Partsworkers of the World, Unite!

This workshop, proposed for the June 1 Parts Work Unconference, is a place to imagine new forms of community among IFS and allied practitioners.

Partsworkers of the World, Unite!
Brightly colored drawing of cartoon blobs, talking with each other in three slightly overlapping circles.

This page accompanies a workshop I am pre-proposing for the Parts Work Unconference on Saturday, June 1, online from 9:00 a.m. to 1:00 p.m. Central. Get your free ticket here.

A workshop to imagine new forms of community among IFS and allied practitioners

Since the IFS Institute abruptly restricted its training courses to licensed mental health providers earlier this year, non-clinical practitioners have been talking a lot among ourselves about where to go from here.

  • Some folks have deepened their commitment to the IFS Institute, organizing and advocating for change from within as program assistants, trainers, and members of the IFS community.
  • Others of us have begun to explore how we might continue to practice the therapeutic methods we learned from IFS outside its institutional borders.
  • Lots of practitioners in both camps are also venturing beyond IFS as individual practitioners, combining IFS with other healing disciplines to form unique practices all of their own.
  • And many of us, at varying scales, are creating, imagining, and longing for communities of practice beyond IFS.

This workshop is a place for us to imagine new ways to work together with other practitioners, IFS-trained and otherwise, who share our approach to healing and liberation from the inside out.

I like to call us all “partsworkers,” but I imagine other folks have other words to describe what we have in common.

Questions we might talk over

  • Do we have characteristics in common beyond our IFS training? If so, how might we find community around them?
  • How have our practices have evolved significantly past “pure IFS,” however we conceive of that? Do these evolutions seem to form any patterns?
  • What other communities of practice do we participate in? What can partsworkers learn from them?
  • Do we agree on any common principles or ideas? How about any interesting diversities of opinion among us?
  • What good might we be able to do outside IFS that we could not do inside it?

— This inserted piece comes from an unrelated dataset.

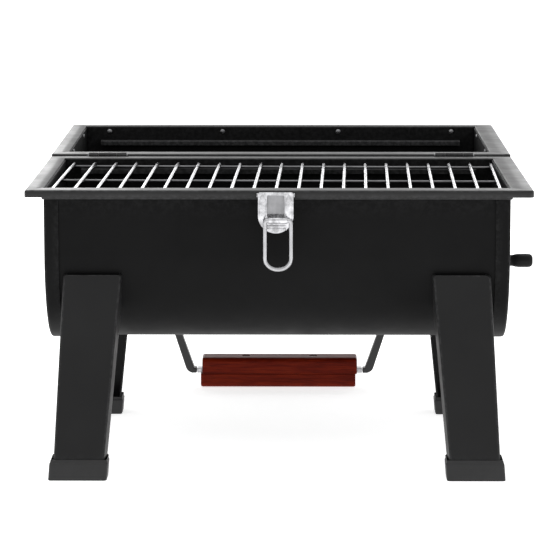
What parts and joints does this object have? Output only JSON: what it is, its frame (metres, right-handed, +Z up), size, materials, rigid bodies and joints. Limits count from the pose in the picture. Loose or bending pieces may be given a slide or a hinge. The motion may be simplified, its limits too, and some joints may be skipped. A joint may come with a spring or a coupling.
{
  "type": "folding camp grill",
  "caption": "Portable charcoal camp grill: rounded sheet-steel firebox on splayed legs, matching lid hinged open behind it, wire cooking grate, front latch and wooden carrying handle.",
  "frame": {"origin": "on the ground, in the middle of the rectangle that holds the open grill", "axes": "+X to the right seen from the latch, +Y from the firebox to the open lid, +Z up"},
  "size_m": [0.4626, 0.6016, 0.2606],
  "materials": {
    "enamel": "satin, lightly textured",
    "chrome": "plated, bright",
    "zinc": "plated",
    "wood": "stained and varnished",
    "plastic": "satin"
  },
  "bodies": {
    "firebox": {"firebox_shell": "enamel", "firebox_end_left": "enamel", "firebox_end_left_fold": "enamel", "firebox_end_right": "enamel", "firebox_end_right_fold": "enamel", "firebox_rim": "enamel", "firebox_ledge_front": "enamel", "firebox_ledge_rear": "enamel", "leg_front_left": "enamel", "leg_front_right": "enamel", "leg_rear_left": "enamel", "leg_rear_right": "enamel", "foot_cap_front_left": "plastic", "foot_cap_front_right": "plastic", "foot_cap_rear_left": "plastic", "foot_cap_rear_right": "plastic", "leg_bolt_front_left": "zinc", "leg_bolt_front_right": "zinc", "leg_bolt_rear_left": "zinc", "leg_bolt_rear_right": "zinc", "latch_base": "zinc", "latch_rivet_left": "zinc", "latch_rivet_right": "zinc", "latch_lever_pin": "zinc", "hinge_leaf_firebox_left": "enamel", "hinge_leaf_firebox_right": "enamel", "hinge_pin_left": "zinc", "hinge_pin_right": "zinc", "vent_rivet": "zinc"},
    "lid": {"lid_shell": "enamel", "lid_end_left": "enamel", "lid_end_left_fold": "enamel", "lid_end_right": "enamel", "lid_end_right_fold": "enamel", "lid_rim": "enamel", "lid_ledge_front": "enamel", "lid_ledge_rear": "enamel", "latch_keeper": "zinc", "handle_arm_left": "enamel", "handle_arm_right": "enamel", "handle_tang": "zinc", "grip_upper": "wood", "grip_lower": "wood", "grip_screw_left": "zinc", "grip_screw_right": "zinc", "handle_bolt_left_front": "zinc", "handle_bolt_left_rear": "zinc", "handle_bolt_right_front": "zinc", "handle_bolt_right_rear": "zinc", "hinge_leaf_lid_left": "enamel", "hinge_leaf_lid_right": "enamel"},
    "latch_lever": {"latch_lever": "zinc"},
    "latch_bail": {"latch_bail": "zinc"},
    "vent_damper": {"vent_disc": "enamel", "vent_knob": "plastic"},
    "cooking_grate": {"cooking_grate": "chrome"},
    "charcoal_grate": {"charcoal_grate": "enamel"}
  },
  "joints": [
    {"name": "lid_hinge", "type": "hinge", "parent": "firebox", "child": "lid", "pos_m": [-0.0073, 0.00963, 0.2581], "axis": [1, 0, 0], "range_deg": [0, 179.6]},
    {"name": "latch_lever_hinge", "type": "hinge", "parent": "firebox", "child": "latch_lever", "pos_m": [-0.0083, -0.27737, 0.2532], "axis": [-1, 0, 0], "range_deg": [0, 30]},
    {"name": "latch_bail_swing", "type": "hinge", "parent": "latch_lever", "child": "latch_bail", "pos_m": [-0.0063, -0.28517, 0.2317], "axis": [-1, 0, 0], "range_deg": [0, 165]},
    {"name": "vent_turn", "type": "hinge", "parent": "firebox", "child": "vent_damper", "pos_m": [0.2012, -0.13437, 0.1952], "axis": [1, 0, 0], "range_deg": [0, 60]},
    {"name": "cooking_grate_lift", "type": "slide", "parent": "firebox", "child": "cooking_grate", "axis": [0, 0, 1], "range_m": [0, 0.016]},
    {"name": "charcoal_grate_lift", "type": "slide", "parent": "firebox", "child": "charcoal_grate", "axis": [0, 0, 1], "range_m": [0, 0.03]}
  ]
}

Things we might decide to do

  • Spin up a way to keep the conversation going, like a Discord server or an email listserv
  • Draft a manifesto calling for global solidarity among partsworkers
  • Create a directory (formal or informal) so we can find each other and stay in low-key community
  • Enjoy our time together for its own sake, without any particular expectation or destination

Some context for this session

Honoring the Institute’s protective system

In January of this year, 2024, the IFS Institute abruptly announced that Internal Family Systems training, which had long been open to everyone, would immediately be restricted to licensed mental-health practitioners. Training courses that used to welcome students from far beyond mental health, including this kooky ex-academic consultant, were suddenly reinterpreted to have been meant for clinicians only all along.

Trained non-clinical IFS practitioners like me were blindsided by the Institute’s sudden reversal, which upended decades of theory and practice. When pressed to explain themselves, IFSI higher-ups have provided no convincing rationale. A petition to protest the change has attracted more than 800 signatures and counting from all over the world, including those of many clinicians who (with exquisite shade) “want to leverage our newfound privilege of status to state why we want to remain a united IFS community of equals.”

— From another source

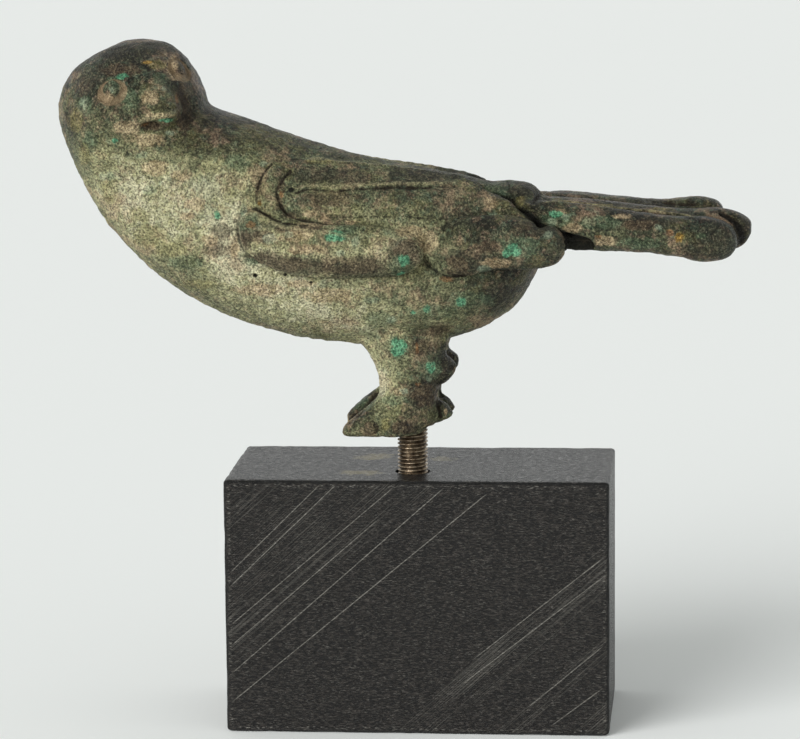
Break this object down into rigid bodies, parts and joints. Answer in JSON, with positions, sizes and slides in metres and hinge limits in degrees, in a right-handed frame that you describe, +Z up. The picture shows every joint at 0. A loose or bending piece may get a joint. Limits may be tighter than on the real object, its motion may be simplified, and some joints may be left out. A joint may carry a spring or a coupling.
{
  "type": "falcon statuette",
  "caption": "Small cast bronze falcon with a turned head and folded wings, carried clear of a black wooden block by a threaded rod; a display piece that stands on the block.",
  "frame": {"origin": "centre of the wooden block's underside, on the surface that the piece stands on", "axes": "+Z up; the falcon's breast points to -X and its tail to +X; its head is turned towards -Y, the side of the block's front face"},
  "size_m": [0.0892, 0.0301, 0.0899],
  "materials": {
    "patinated_bronze": "cast bronze with an olive and brown patina, pale earthy deposits and small turquoise patches",
    "rod_metal": "machine-cut thread, dulled copper brown with bright crests",
    "blackened_wood": "black stained wood, satin, with fine pale scratches and worn edges"
  },
  "bodies": {
    "root": {"falcon": "patinated_bronze", "threaded_rod": "rod_metal", "mount_block": "blackened_wood"}
  },
  "joints": []
}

I signed and circulated the petition; I hope you will too! But the skills I learned in my Level 1 training — skills I am now allegedly unqualified to practice — make me suspect that the IFS Institute is probably not going to budge. When IFSI now declares that their trainings “have been designed by mental health professionals to enable other mental health professionals to work with their clients,” I hear the plaintive urgency of an extreme protective strategy, animated by a fear for survival.

I don’t know what the Institute’s protective parts are afraid would happen if they didn’t make Dick Schwartz disavow his own long-standing teaching in this way. I don’t have a way to ask them whom, or what, they are protecting. But I do have an IFS practitioner’s hunch that the protective parts of IFSI leadership who seem to be running the show over there are unlikely to unblend any time soon.

Imagining IFS practice beyond IFS™

So, once the initial sting of the decision wore off, I started to wonder:

  • As someone far outside the disciplinary gates of mental healthcare, who would I be if the Institute disavowed me? If I weren’t an IFS™ practitioner any more, what kind of practitioner would I be?
  • If non-clinicians like me suddenly vanished from the IFS directory (a very thinkable possibility), by what authority could I claim to practice?
  • If I weren’t a member of the “IFS community” any longer, what other collectives might I be able to join or convene around the work the Institute trained me to do?

The more I talk over such questions with my dearest colleagues, the more excited we all become about the possibilities they imply.

And that is the institutional context for this proposed Unconference workshop.